**AIM OF THE EXERCISE**
Extract each line of the data and write it out again exactly.

**AVAILABLE DATA**
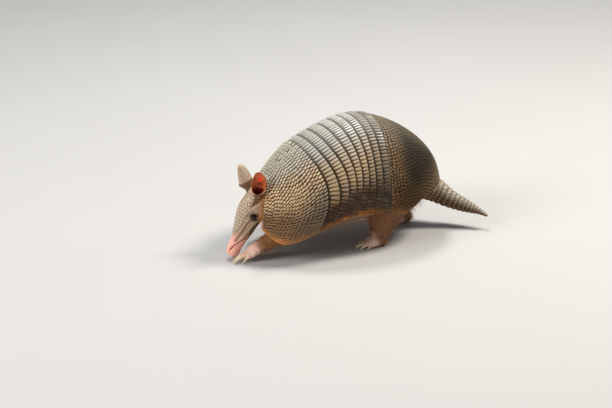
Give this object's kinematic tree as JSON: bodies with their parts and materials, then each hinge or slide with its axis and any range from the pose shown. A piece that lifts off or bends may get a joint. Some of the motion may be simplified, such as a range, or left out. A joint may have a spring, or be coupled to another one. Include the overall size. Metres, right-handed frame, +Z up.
{
  "type": "nine-banded armadillo",
  "caption": "Life-size model of an armadillo walking with its snout to the ground, with an arched shell of two shields joined by movable bands, for display.",
  "frame": {"origin": "on the floor, under the middle of the animal's overall box", "axes": "+Z up, -Y the way the animal faces, +X its left side"},
  "size_m": [0.1616, 0.3868, 0.1827],
  "materials": {
    "carapace": "horny scutes, worn and slightly glossy, grey brown with paler rims",
    "head_shield": "small horny scutes, satin, pale beige",
    "face_skin": "bare wrinkled skin with fine scales, satin, pinkish beige",
    "body_skin": "leathery skin with sparse coarse hair, matt, warm brown",
    "ear_skin": "thin bare leathery skin, satin, reddish pink",
    "eye": "wet and dark",
    "tail_armour": "rings of horny scutes, satin, pale grey brown",
    "leg_skin": "scaly skin, satin, orange brown",
    "claw": "horn, satin, ivory"
  },
  "bodies": {
    "root": {"scapular_shield": "carapace", "band_1": "carapace", "band_2": "carapace", "band_3": "carapace", "band_4": "carapace", "band_5": "carapace", "band_6": "carapace", "band_7": "carapace", "band_8": "carapace", "pelvic_shield": "carapace", "head_shield": "head_shield", "head": "face_skin", "neck": "body_skin", "trunk": "body_skin", "ear_left": "ear_skin", "ear_right": "ear_skin", "eye_left": "eye", "eye_right": "eye", "tail_base": "tail_armour", "tail_mid": "tail_armour", "tail_tip": "tail_armour", "foreleg_left": "leg_skin", "foreleg_right": "leg_skin", "hindleg_left": "leg_skin", "hindleg_right": "leg_skin", "forefoot_left": "leg_skin", "forefoot_right": "leg_skin", "hindfoot_left": "leg_skin", "hindfoot_right": "leg_skin", "forefoot_left_claw_1": "claw", "forefoot_left_claw_2": "claw", "forefoot_left_claw_3": "claw", "forefoot_left_claw_4": "claw", "forefoot_right_claw_1": "claw", "forefoot_right_claw_2": "claw", "forefoot_right_claw_3": "claw", "forefoot_right_claw_4": "claw", "hindfoot_left_claw_1": "claw", "hindfoot_left_claw_2": "claw", "hindfoot_left_claw_3": "claw", "hindfoot_left_claw_4": "claw", "hindfoot_left_claw_5": "claw", "hindfoot_right_claw_1": "claw", "hindfoot_right_claw_2": "claw", "hindfoot_right_claw_3": "claw", "hindfoot_right_claw_4": "claw", "hindfoot_right_claw_5": "claw"}
  },
  "joints": []
}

**THE RESULT**
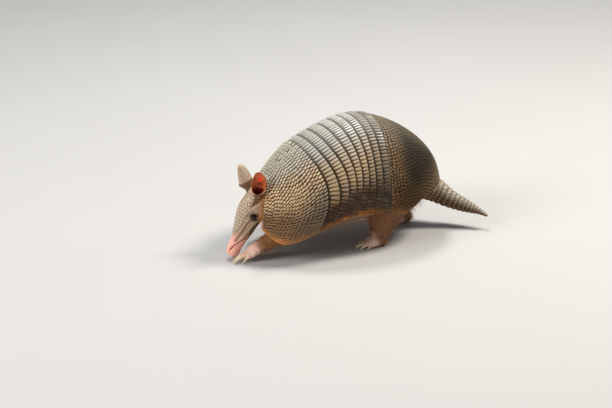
Give this object's kinematic tree as JSON: bodies with their parts and materials, then each hinge or slide with its axis and any range from the pose shown. A piece that lifts off or bends may get a joint. Some of the motion may be simplified, such as a range, or left out. A joint may have a spring, or be coupled to another one. Include the overall size. Metres, right-handed frame, +Z up.
{
  "type": "nine-banded armadillo",
  "caption": "Life-size model of an armadillo walking with its snout to the ground, with an arched shell of two shields joined by movable bands, for display.",
  "frame": {"origin": "on the floor, under the middle of the animal's overall box", "axes": "+Z up, -Y the way the animal faces, +X its left side"},
  "size_m": [0.1616, 0.3868, 0.1827],
  "materials": {
    "carapace": "horny scutes, worn and slightly glossy, grey brown with paler rims",
    "head_shield": "small horny scutes, satin, pale beige",
    "face_skin": "bare wrinkled skin with fine scales, satin, pinkish beige",
    "body_skin": "leathery skin with sparse coarse hair, matt, warm brown",
    "ear_skin": "thin bare leathery skin, satin, reddish pink",
    "eye": "wet and dark",
    "tail_armour": "rings of horny scutes, satin, pale grey brown",
    "leg_skin": "scaly skin, satin, orange brown",
    "claw": "horn, satin, ivory"
  },
  "bodies": {
    "root": {"scapular_shield": "carapace", "band_1": "carapace", "band_2": "carapace", "band_3": "carapace", "band_4": "carapace", "band_5": "carapace", "band_6": "carapace", "band_7": "carapace", "band_8": "carapace", "pelvic_shield": "carapace", "head_shield": "head_shield", "head": "face_skin", "neck": "body_skin", "trunk": "body_skin", "ear_left": "ear_skin", "ear_right": "ear_skin", "eye_left": "eye", "eye_right": "eye", "tail_base": "tail_armour", "tail_mid": "tail_armour", "tail_tip": "tail_armour", "foreleg_left": "leg_skin", "foreleg_right": "leg_skin", "hindleg_left": "leg_skin", "hindleg_right": "leg_skin", "forefoot_left": "leg_skin", "forefoot_right": "leg_skin", "hindfoot_left": "leg_skin", "hindfoot_right": "leg_skin", "forefoot_left_claw_1": "claw", "forefoot_left_claw_2": "claw", "forefoot_left_claw_3": "claw", "forefoot_left_claw_4": "claw", "forefoot_right_claw_1": "claw", "forefoot_right_claw_2": "claw", "forefoot_right_claw_3": "claw", "forefoot_right_claw_4": "claw", "hindfoot_left_claw_1": "claw", "hindfoot_left_claw_2": "claw", "hindfoot_left_claw_3": "claw", "hindfoot_left_claw_4": "claw", "hindfoot_left_claw_5": "claw", "hindfoot_right_claw_1": "claw", "hindfoot_right_claw_2": "claw", "hindfoot_right_claw_3": "claw", "hindfoot_right_claw_4": "claw", "hindfoot_right_claw_5": "claw"}
  },
  "joints": []
}